Friday, November 21, 2014

Hildegard of Bingen and the Laborers in the Vineyard parable

Hildegard of Bingen, a mural at the Benedictine Abbey of St. Hildegard near Bingen

A post about Hildegard of Bingen and the parable of the Laborers in the Vineyard before I get on the plane for AAR/SBL:

Homilies 22 and 23 interpret the parable of the Laborers in the Vineyard, and the differences between them reflect the same concerns as Homilies 1 and 2. Homily 22 focuses on creation story (including the history of salvation), but Homily 23 focuses on the soul (including moral explanations and exhortations).

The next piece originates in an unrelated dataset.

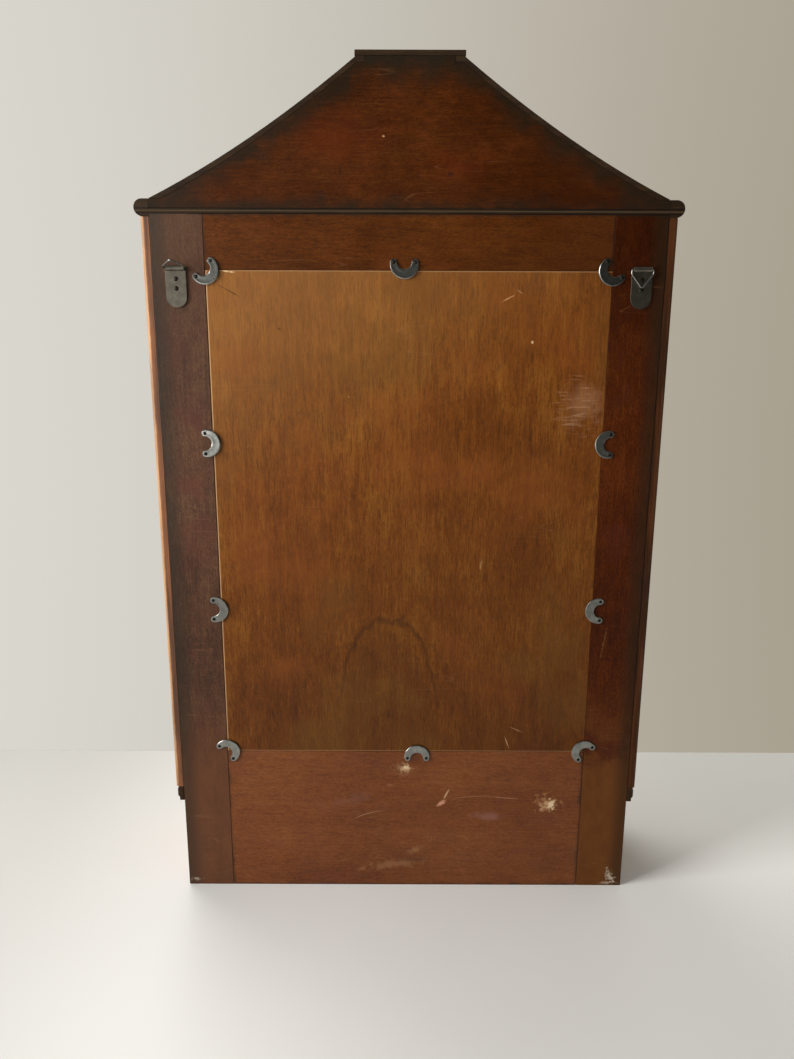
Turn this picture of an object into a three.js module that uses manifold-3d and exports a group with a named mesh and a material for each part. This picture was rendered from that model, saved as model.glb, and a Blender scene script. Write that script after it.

Homily 22 again illustrates Hildegard’s concern for the natural world, including her ideas about God’s divinely appointed role and function for all creatures. (Kienzle 2011: 175). Although the details of the parable do not correlate exactly with the days of creation in Genesis 1, Hildegard’s homily integrates them extensively. God is the householder of the parable, and Hildegard equates the householder going out early in the morning with the day that God created the heaven and earth. Likewise, the other aspects of the parable all designate aspects of the seven days of creation and the functions of all God’s creatures. The agreement with the first laborers, for example, designates God’s work on the second day of creation when God divided “waters from waters” (Gen. 1:6-8), and the “eleventh hour” in the parable represents the sixth day of creation when God created humankind, male and female. God then tells humankind “to work in accordance with what I appointed for you,” which includes supervising the work of all the animals (Hildegard 2011: 102).

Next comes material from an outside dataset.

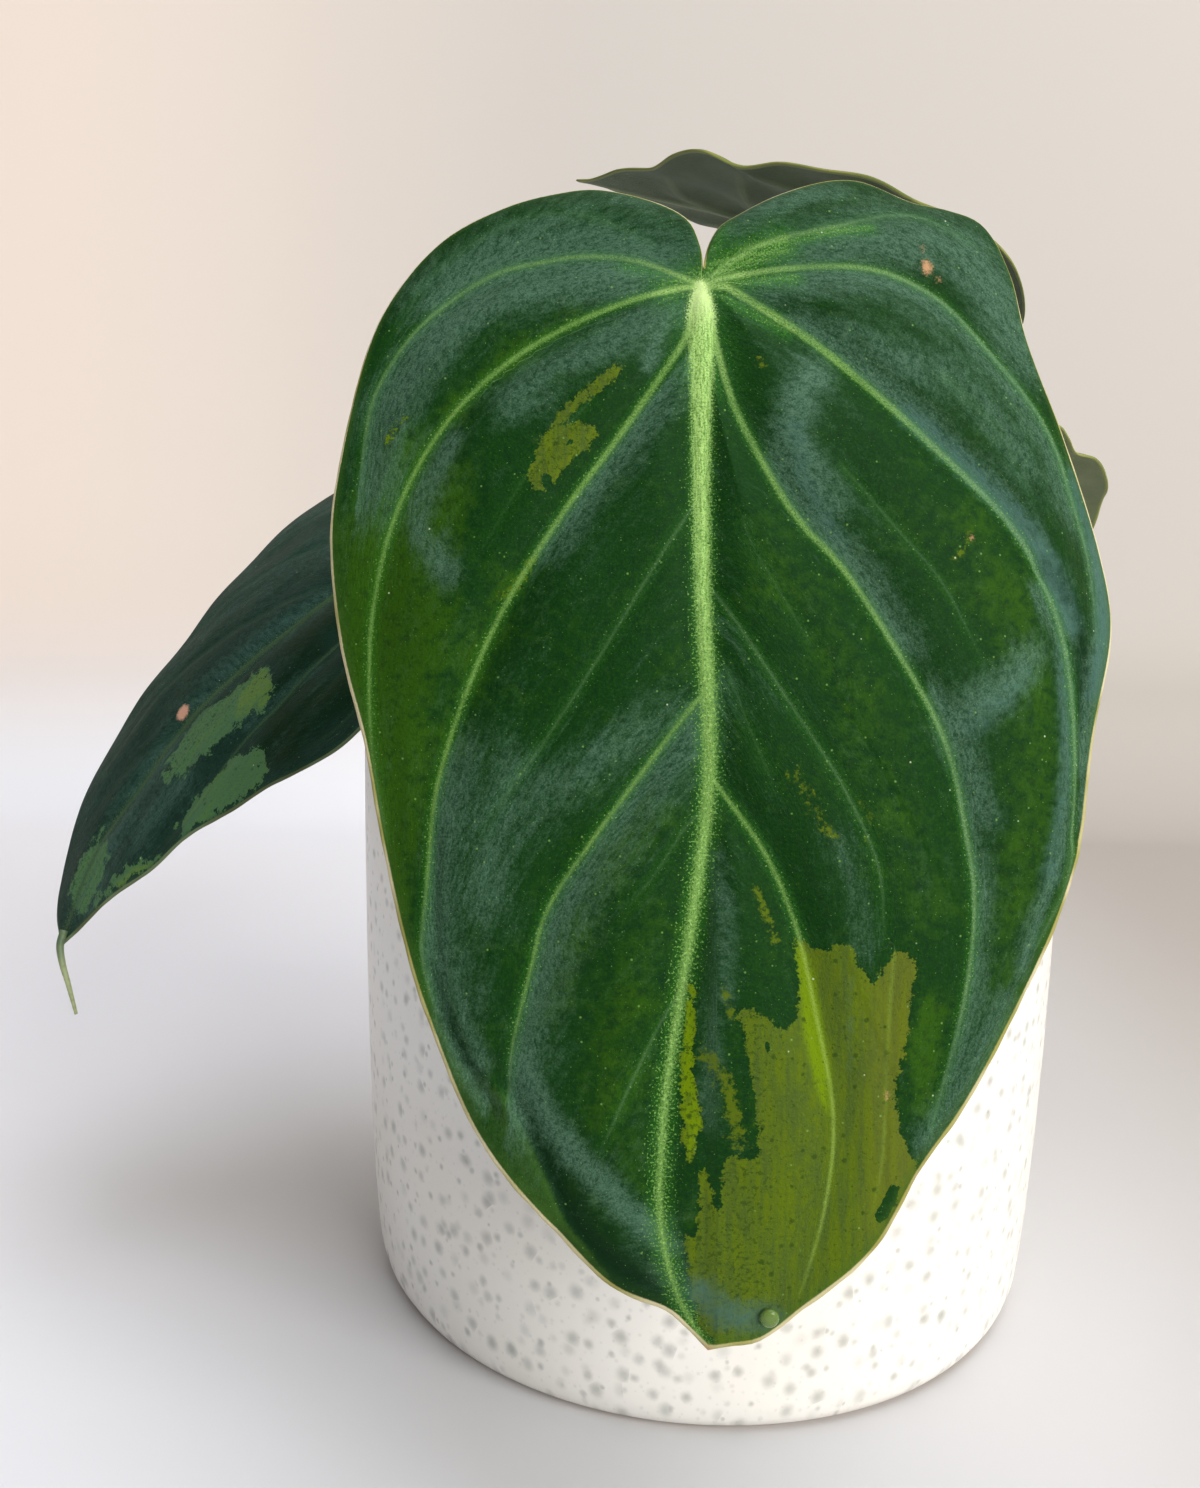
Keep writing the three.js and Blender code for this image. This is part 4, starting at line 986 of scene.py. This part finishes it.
            [(-2.2, 74), (-1.5, 74.5), (-1.7, 80), (-1.4, 85.4), (-0.7, 88.5), (-1.3, 90), (-2.2, 92.4),
             (-3.2, 84), (-2.6, 79)],
            [(8.6, 70), (9.8, 72), (11, 77), (12, 84), (12.2, 88), (11, 86), (9.5, 80), (8.8, 74)],
            [(-36, 17), (-34, 14), (-31, 13.5), (-33, 18)],
        ],
        "scar": [
            [(25, -4.2), (25.6, -4.3), (26.1, -3.6), (26, -2.9), (25.4, -2.6), (24.9, -3.2)],
            [(26.6, -2.2), (27, -2.3), (27.1, -1.9), (26.7, -1.8)],
            [(24.9, -5.9), (25.2, -5.9), (25.2, -5.5), (24.9, -5.5)],
            [(27.9, 28.3), (28.2, 28.2), (28.3, 28.6), (28, 28.7)],
            [(17.8, 85.6), (18.2, 85.7), (18.1, 86.3), (17.8, 86.2)],
            [(-0.5, 112), (0.5, 112), (0.6, 113.4), (-0.6, 113.4)],
        ],
    },
)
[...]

The sin of Adam, however, affected all of God’s creatures, because they went with Adam “into the whirlwind.” The scene in the parable where the landowner pays the workers each a denarius signifies the creatures each receiving “particular functions according to their nature, with the result that wild creatures were in the forest but domestic ones in the farmland with humankind” (102-3). The laborers hired first in the parable correlate to the animals who were created first in Genesis 1; they have a greater opinion of themselves, according to Hildegard:

Led first to Adam were the ones who had come forth first in creation, such as birds and the like; in their opinion they would have greater potential in thee things than would the herds, since they could both fly in the air and walk with humankind on earth.

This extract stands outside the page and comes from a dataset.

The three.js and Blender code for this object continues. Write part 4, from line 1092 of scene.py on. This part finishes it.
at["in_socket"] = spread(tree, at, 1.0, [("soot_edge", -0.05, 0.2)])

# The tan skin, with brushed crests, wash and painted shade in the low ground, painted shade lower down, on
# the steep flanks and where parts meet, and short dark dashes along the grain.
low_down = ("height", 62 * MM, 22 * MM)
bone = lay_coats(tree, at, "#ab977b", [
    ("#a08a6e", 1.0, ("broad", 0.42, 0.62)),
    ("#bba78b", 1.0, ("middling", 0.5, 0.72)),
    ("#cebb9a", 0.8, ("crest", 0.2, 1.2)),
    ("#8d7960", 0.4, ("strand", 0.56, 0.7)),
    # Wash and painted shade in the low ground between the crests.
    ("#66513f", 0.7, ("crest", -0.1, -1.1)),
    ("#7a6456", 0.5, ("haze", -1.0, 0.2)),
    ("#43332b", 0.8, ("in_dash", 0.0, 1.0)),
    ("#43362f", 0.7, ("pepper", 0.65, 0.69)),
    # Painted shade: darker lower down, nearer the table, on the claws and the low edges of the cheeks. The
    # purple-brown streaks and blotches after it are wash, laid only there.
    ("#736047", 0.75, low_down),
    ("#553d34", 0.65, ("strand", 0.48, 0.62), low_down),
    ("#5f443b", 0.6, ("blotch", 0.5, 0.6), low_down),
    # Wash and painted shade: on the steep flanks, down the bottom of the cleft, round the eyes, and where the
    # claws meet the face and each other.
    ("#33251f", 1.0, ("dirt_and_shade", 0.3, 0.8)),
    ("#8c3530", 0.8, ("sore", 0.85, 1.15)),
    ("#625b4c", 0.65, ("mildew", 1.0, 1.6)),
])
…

These first creatures thus grumbled when the animals created after them, who fulfill only one function—fish only swim and other animals only walk—were given the same denarius for their work:

These last, who were created after us, like the herds, labored one hour, because coming forth in their creation, they had supported no other creature to be created after them, as the prior creatures did; and you made them equal to us, in the full and not half function of their nature; equal on the pastures of the earth alone, because the birds, herds, and remaining creatures all feed at once from the earth alone. We have borne the burden, in our estimation, of flying and walking, what we were going to do, the time of our proceeding forth, and the heat of the sun, the moon, and the vicissitude of the other creatures following us (103).

The laborers’ complaint against the owner of the vineyard, then, represents the creatures’ complaint against God for the extra burdens they had carried before the other creatures were created. God, however, replies that God had assigned duties to all creatures justly and according to the capabilities of each. In addition, God says, the Creator is allowed to do with the creation whatever the Creator judges best, especially since the Creator had created them “rightly and beautifully” (104).